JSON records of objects
═══
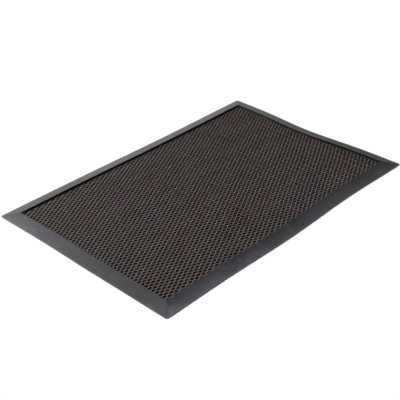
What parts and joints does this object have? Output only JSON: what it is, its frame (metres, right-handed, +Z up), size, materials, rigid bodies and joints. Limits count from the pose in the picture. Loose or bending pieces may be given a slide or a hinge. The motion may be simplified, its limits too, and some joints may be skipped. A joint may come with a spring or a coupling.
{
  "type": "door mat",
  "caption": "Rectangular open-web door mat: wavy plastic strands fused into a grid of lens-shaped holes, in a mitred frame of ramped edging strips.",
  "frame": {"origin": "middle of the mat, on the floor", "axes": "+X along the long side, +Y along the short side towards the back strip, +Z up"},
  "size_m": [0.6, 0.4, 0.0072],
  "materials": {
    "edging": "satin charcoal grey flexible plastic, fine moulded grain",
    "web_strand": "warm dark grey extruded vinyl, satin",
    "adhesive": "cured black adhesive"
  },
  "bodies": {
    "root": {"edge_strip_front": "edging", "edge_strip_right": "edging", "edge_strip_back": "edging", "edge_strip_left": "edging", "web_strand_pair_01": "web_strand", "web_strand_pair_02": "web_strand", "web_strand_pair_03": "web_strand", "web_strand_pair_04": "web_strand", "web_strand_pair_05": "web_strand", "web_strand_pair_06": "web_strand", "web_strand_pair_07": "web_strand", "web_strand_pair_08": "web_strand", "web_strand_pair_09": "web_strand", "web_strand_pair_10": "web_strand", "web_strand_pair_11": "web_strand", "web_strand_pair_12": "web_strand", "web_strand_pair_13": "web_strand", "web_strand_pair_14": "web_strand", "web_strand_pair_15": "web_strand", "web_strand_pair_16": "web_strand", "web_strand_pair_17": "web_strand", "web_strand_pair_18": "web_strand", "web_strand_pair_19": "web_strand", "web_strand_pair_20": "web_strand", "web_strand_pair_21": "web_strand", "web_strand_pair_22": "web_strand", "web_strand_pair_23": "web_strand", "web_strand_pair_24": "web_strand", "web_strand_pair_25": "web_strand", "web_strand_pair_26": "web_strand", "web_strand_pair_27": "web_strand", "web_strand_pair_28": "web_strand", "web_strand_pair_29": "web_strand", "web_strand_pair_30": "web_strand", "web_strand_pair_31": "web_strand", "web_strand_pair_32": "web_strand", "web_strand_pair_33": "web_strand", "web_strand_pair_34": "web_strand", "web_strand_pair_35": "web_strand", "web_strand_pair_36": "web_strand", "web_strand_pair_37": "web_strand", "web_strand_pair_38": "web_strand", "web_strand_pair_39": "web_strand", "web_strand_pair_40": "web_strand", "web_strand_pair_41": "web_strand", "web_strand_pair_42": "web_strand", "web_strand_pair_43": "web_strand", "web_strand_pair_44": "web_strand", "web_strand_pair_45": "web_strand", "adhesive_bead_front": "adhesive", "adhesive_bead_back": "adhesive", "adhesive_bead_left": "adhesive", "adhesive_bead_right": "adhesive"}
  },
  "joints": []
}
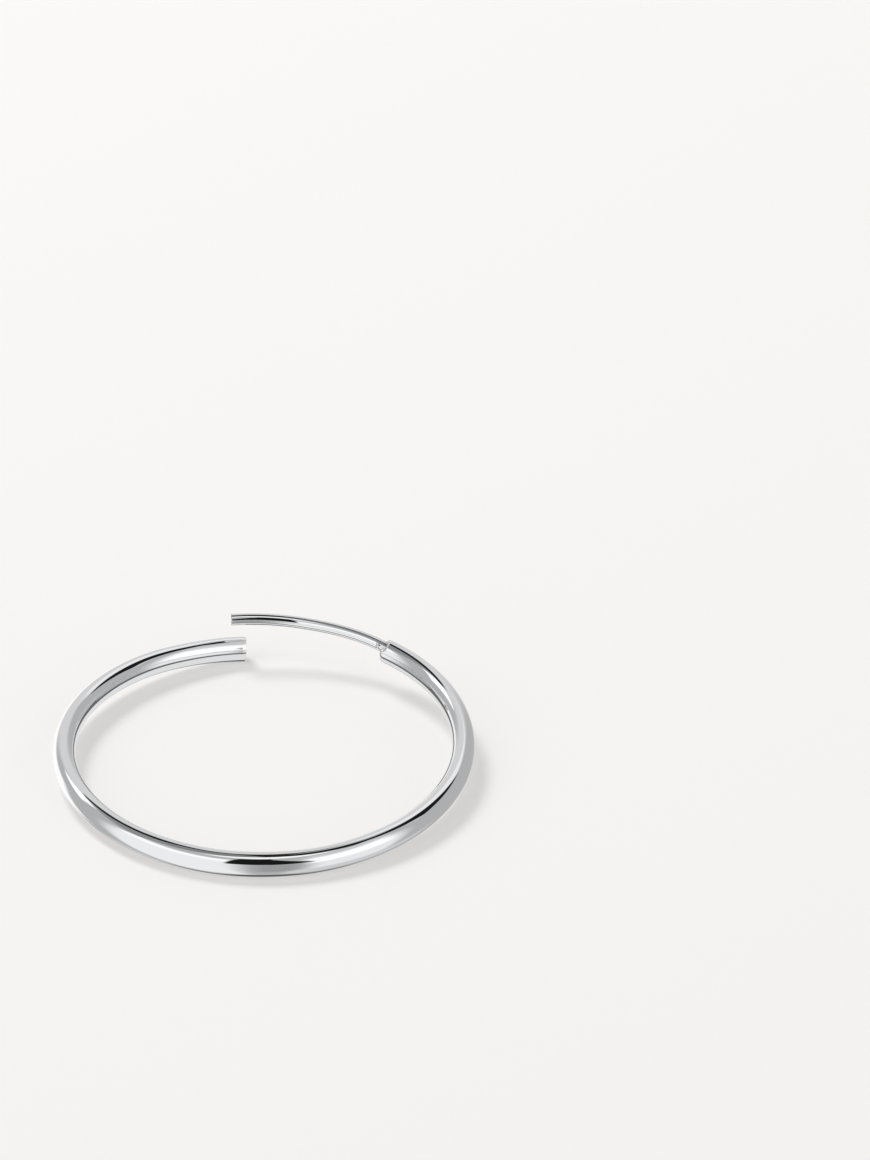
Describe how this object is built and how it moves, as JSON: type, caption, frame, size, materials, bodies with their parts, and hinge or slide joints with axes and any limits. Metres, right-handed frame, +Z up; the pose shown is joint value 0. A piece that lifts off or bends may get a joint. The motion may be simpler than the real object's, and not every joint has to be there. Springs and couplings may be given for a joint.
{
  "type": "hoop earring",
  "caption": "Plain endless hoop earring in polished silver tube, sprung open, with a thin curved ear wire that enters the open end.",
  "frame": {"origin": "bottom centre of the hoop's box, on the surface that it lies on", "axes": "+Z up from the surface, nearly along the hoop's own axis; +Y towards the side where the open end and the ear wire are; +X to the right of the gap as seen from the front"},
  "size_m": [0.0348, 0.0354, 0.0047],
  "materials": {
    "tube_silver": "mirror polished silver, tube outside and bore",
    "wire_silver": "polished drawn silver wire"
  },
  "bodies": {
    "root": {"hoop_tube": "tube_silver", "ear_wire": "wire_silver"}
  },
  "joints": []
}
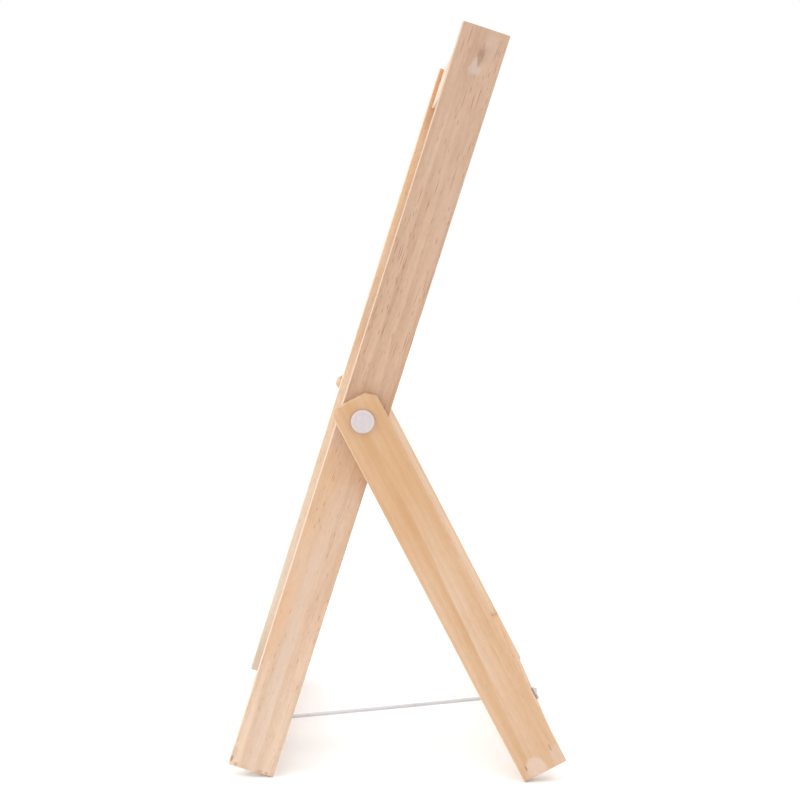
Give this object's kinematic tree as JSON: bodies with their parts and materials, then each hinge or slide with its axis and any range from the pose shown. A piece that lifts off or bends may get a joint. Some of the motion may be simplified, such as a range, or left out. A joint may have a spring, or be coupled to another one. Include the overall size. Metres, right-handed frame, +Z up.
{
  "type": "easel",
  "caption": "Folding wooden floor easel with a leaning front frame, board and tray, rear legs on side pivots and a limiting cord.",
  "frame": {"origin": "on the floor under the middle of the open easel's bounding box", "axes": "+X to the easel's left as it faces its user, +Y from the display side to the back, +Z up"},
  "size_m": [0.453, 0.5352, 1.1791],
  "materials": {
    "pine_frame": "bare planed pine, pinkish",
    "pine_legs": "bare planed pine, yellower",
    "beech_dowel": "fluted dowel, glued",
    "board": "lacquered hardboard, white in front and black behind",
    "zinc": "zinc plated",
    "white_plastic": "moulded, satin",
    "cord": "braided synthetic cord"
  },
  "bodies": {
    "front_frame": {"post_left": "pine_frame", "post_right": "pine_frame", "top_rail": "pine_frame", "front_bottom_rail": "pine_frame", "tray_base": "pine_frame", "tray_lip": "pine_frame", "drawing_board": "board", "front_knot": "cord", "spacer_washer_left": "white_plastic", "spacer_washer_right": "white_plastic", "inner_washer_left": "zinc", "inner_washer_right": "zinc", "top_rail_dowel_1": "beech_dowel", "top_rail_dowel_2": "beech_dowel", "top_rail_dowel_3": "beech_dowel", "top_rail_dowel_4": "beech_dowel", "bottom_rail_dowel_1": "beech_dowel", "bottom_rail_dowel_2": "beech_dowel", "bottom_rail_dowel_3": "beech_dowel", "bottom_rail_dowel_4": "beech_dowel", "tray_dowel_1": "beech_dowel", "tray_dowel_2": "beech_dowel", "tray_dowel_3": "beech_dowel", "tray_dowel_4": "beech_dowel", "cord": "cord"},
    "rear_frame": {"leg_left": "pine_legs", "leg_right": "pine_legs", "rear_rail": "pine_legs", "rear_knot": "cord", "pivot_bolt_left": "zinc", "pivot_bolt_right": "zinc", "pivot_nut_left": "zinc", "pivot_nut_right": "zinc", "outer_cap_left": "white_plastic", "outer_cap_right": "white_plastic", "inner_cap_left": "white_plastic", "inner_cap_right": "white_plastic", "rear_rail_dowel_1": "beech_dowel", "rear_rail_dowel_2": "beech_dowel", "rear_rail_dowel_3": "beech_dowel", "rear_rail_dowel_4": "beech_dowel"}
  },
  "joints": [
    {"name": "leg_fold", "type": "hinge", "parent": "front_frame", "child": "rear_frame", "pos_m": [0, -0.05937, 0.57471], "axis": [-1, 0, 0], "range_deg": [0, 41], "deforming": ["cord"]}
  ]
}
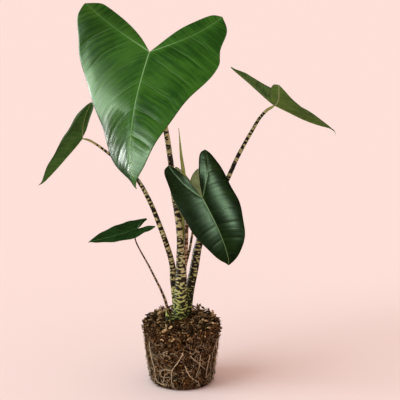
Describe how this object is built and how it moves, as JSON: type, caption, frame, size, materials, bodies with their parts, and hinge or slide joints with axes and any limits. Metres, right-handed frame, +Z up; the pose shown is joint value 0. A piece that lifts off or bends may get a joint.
═══
Aim of the exercise:
Reproduce the material in full, with no word added or dropped.

Complete answer:
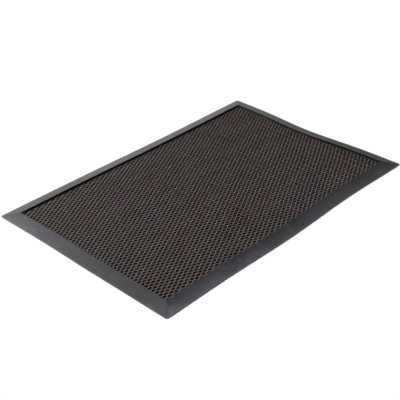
What parts and joints does this object have? Output only JSON: what it is, its frame (metres, right-handed, +Z up), size, materials, rigid bodies and joints. Limits count from the pose in the picture. Loose or bending pieces may be given a slide or a hinge. The motion may be simplified, its limits too, and some joints may be skipped. A joint may come with a spring or a coupling.
{
  "type": "door mat",
  "caption": "Rectangular open-web door mat: wavy plastic strands fused into a grid of lens-shaped holes, in a mitred frame of ramped edging strips.",
  "frame": {"origin": "middle of the mat, on the floor", "axes": "+X along the long side, +Y along the short side towards the back strip, +Z up"},
  "size_m": [0.6, 0.4, 0.0072],
  "materials": {
    "edging": "satin charcoal grey flexible plastic, fine moulded grain",
    "web_strand": "warm dark grey extruded vinyl, satin",
    "adhesive": "cured black adhesive"
  },
  "bodies": {
    "root": {"edge_strip_front": "edging", "edge_strip_right": "edging", "edge_strip_back": "edging", "edge_strip_left": "edging", "web_strand_pair_01": "web_strand", "web_strand_pair_02": "web_strand", "web_strand_pair_03": "web_strand", "web_strand_pair_04": "web_strand", "web_strand_pair_05": "web_strand", "web_strand_pair_06": "web_strand", "web_strand_pair_07": "web_strand", "web_strand_pair_08": "web_strand", "web_strand_pair_09": "web_strand", "web_strand_pair_10": "web_strand", "web_strand_pair_11": "web_strand", "web_strand_pair_12": "web_strand", "web_strand_pair_13": "web_strand", "web_strand_pair_14": "web_strand", "web_strand_pair_15": "web_strand", "web_strand_pair_16": "web_strand", "web_strand_pair_17": "web_strand", "web_strand_pair_18": "web_strand", "web_strand_pair_19": "web_strand", "web_strand_pair_20": "web_strand", "web_strand_pair_21": "web_strand", "web_strand_pair_22": "web_strand", "web_strand_pair_23": "web_strand", "web_strand_pair_24": "web_strand", "web_strand_pair_25": "web_strand", "web_strand_pair_26": "web_strand", "web_strand_pair_27": "web_strand", "web_strand_pair_28": "web_strand", "web_strand_pair_29": "web_strand", "web_strand_pair_30": "web_strand", "web_strand_pair_31": "web_strand", "web_strand_pair_32": "web_strand", "web_strand_pair_33": "web_strand", "web_strand_pair_34": "web_strand", "web_strand_pair_35": "web_strand", "web_strand_pair_36": "web_strand", "web_strand_pair_37": "web_strand", "web_strand_pair_38": "web_strand", "web_strand_pair_39": "web_strand", "web_strand_pair_40": "web_strand", "web_strand_pair_41": "web_strand", "web_strand_pair_42": "web_strand", "web_strand_pair_43": "web_strand", "web_strand_pair_44": "web_strand", "web_strand_pair_45": "web_strand", "adhesive_bead_front": "adhesive", "adhesive_bead_back": "adhesive", "adhesive_bead_left": "adhesive", "adhesive_bead_right": "adhesive"}
  },
  "joints": []
}
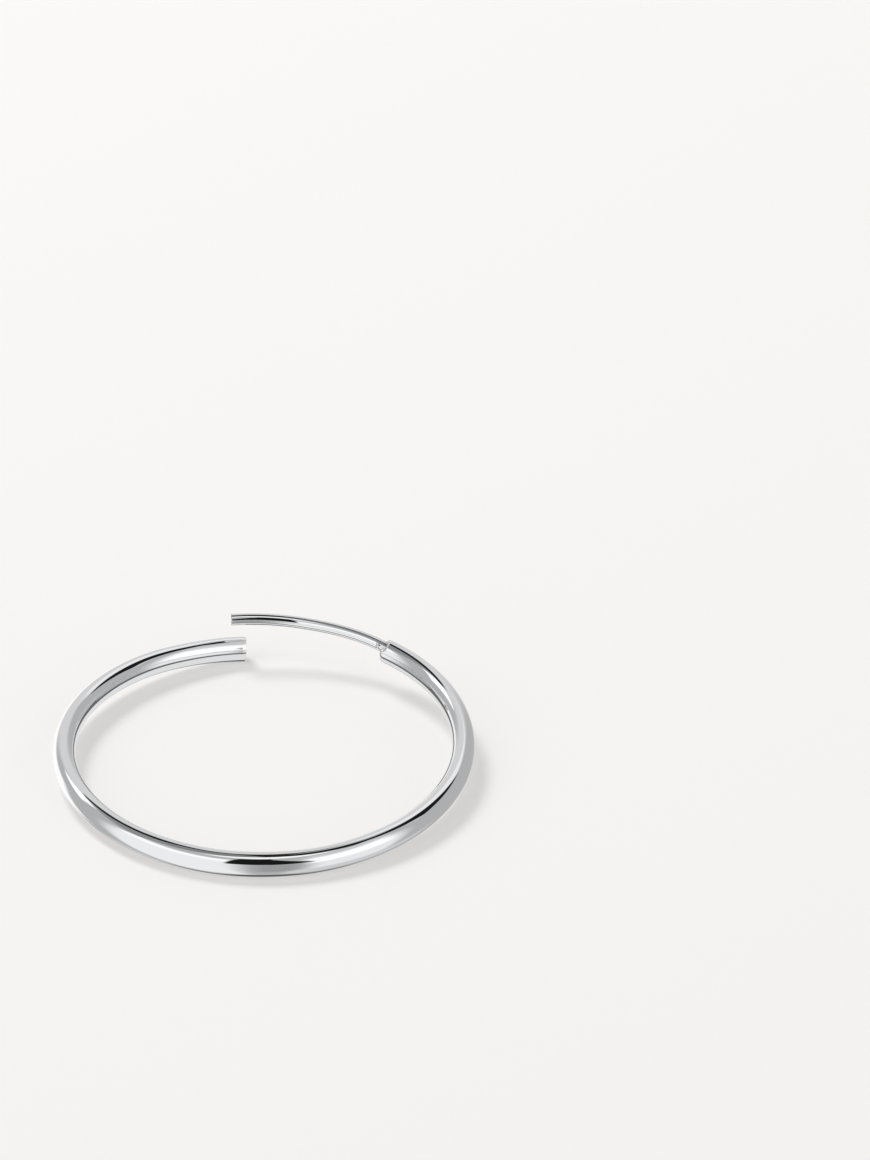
Describe how this object is built and how it moves, as JSON: type, caption, frame, size, materials, bodies with their parts, and hinge or slide joints with axes and any limits. Metres, right-handed frame, +Z up; the pose shown is joint value 0. A piece that lifts off or bends may get a joint. The motion may be simpler than the real object's, and not every joint has to be there. Springs and couplings may be given for a joint.
{
  "type": "hoop earring",
  "caption": "Plain endless hoop earring in polished silver tube, sprung open, with a thin curved ear wire that enters the open end.",
  "frame": {"origin": "bottom centre of the hoop's box, on the surface that it lies on", "axes": "+Z up from the surface, nearly along the hoop's own axis; +Y towards the side where the open end and the ear wire are; +X to the right of the gap as seen from the front"},
  "size_m": [0.0348, 0.0354, 0.0047],
  "materials": {
    "tube_silver": "mirror polished silver, tube outside and bore",
    "wire_silver": "polished drawn silver wire"
  },
  "bodies": {
    "root": {"hoop_tube": "tube_silver", "ear_wire": "wire_silver"}
  },
  "joints": []
}
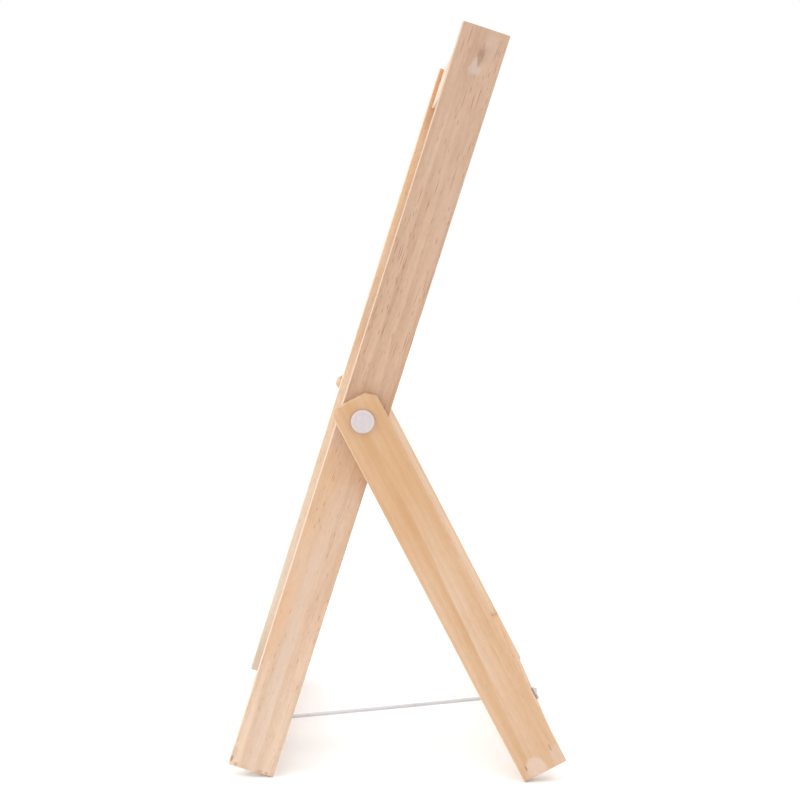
Give this object's kinematic tree as JSON: bodies with their parts and materials, then each hinge or slide with its axis and any range from the pose shown. A piece that lifts off or bends may get a joint. Some of the motion may be simplified, such as a range, or left out. A joint may have a spring, or be coupled to another one. Include the overall size. Metres, right-handed frame, +Z up.
{
  "type": "easel",
  "caption": "Folding wooden floor easel with a leaning front frame, board and tray, rear legs on side pivots and a limiting cord.",
  "frame": {"origin": "on the floor under the middle of the open easel's bounding box", "axes": "+X to the easel's left as it faces its user, +Y from the display side to the back, +Z up"},
  "size_m": [0.453, 0.5352, 1.1791],
  "materials": {
    "pine_frame": "bare planed pine, pinkish",
    "pine_legs": "bare planed pine, yellower",
    "beech_dowel": "fluted dowel, glued",
    "board": "lacquered hardboard, white in front and black behind",
    "zinc": "zinc plated",
    "white_plastic": "moulded, satin",
    "cord": "braided synthetic cord"
  },
  "bodies": {
    "front_frame": {"post_left": "pine_frame", "post_right": "pine_frame", "top_rail": "pine_frame", "front_bottom_rail": "pine_frame", "tray_base": "pine_frame", "tray_lip": "pine_frame", "drawing_board": "board", "front_knot": "cord", "spacer_washer_left": "white_plastic", "spacer_washer_right": "white_plastic", "inner_washer_left": "zinc", "inner_washer_right": "zinc", "top_rail_dowel_1": "beech_dowel", "top_rail_dowel_2": "beech_dowel", "top_rail_dowel_3": "beech_dowel", "top_rail_dowel_4": "beech_dowel", "bottom_rail_dowel_1": "beech_dowel", "bottom_rail_dowel_2": "beech_dowel", "bottom_rail_dowel_3": "beech_dowel", "bottom_rail_dowel_4": "beech_dowel", "tray_dowel_1": "beech_dowel", "tray_dowel_2": "beech_dowel", "tray_dowel_3": "beech_dowel", "tray_dowel_4": "beech_dowel", "cord": "cord"},
    "rear_frame": {"leg_left": "pine_legs", "leg_right": "pine_legs", "rear_rail": "pine_legs", "rear_knot": "cord", "pivot_bolt_left": "zinc", "pivot_bolt_right": "zinc", "pivot_nut_left": "zinc", "pivot_nut_right": "zinc", "outer_cap_left": "white_plastic", "outer_cap_right": "white_plastic", "inner_cap_left": "white_plastic", "inner_cap_right": "white_plastic", "rear_rail_dowel_1": "beech_dowel", "rear_rail_dowel_2": "beech_dowel", "rear_rail_dowel_3": "beech_dowel", "rear_rail_dowel_4": "beech_dowel"}
  },
  "joints": [
    {"name": "leg_fold", "type": "hinge", "parent": "front_frame", "child": "rear_frame", "pos_m": [0, -0.05937, 0.57471], "axis": [-1, 0, 0], "range_deg": [0, 41], "deforming": ["cord"]}
  ]
}
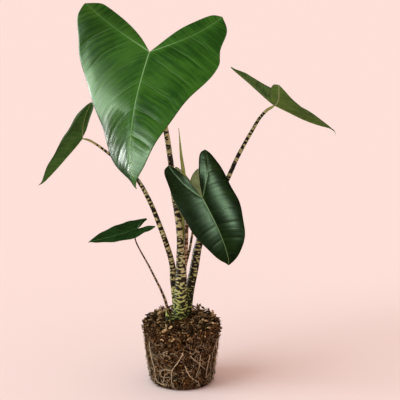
Describe how this object is built and how it moves, as JSON: type, caption, frame, size, materials, bodies with their parts, and hinge or slide joints with axes and any limits. Metres, right-handed frame, +Z up; the pose shown is joint value 0. A piece that lifts off or bends may get a joint.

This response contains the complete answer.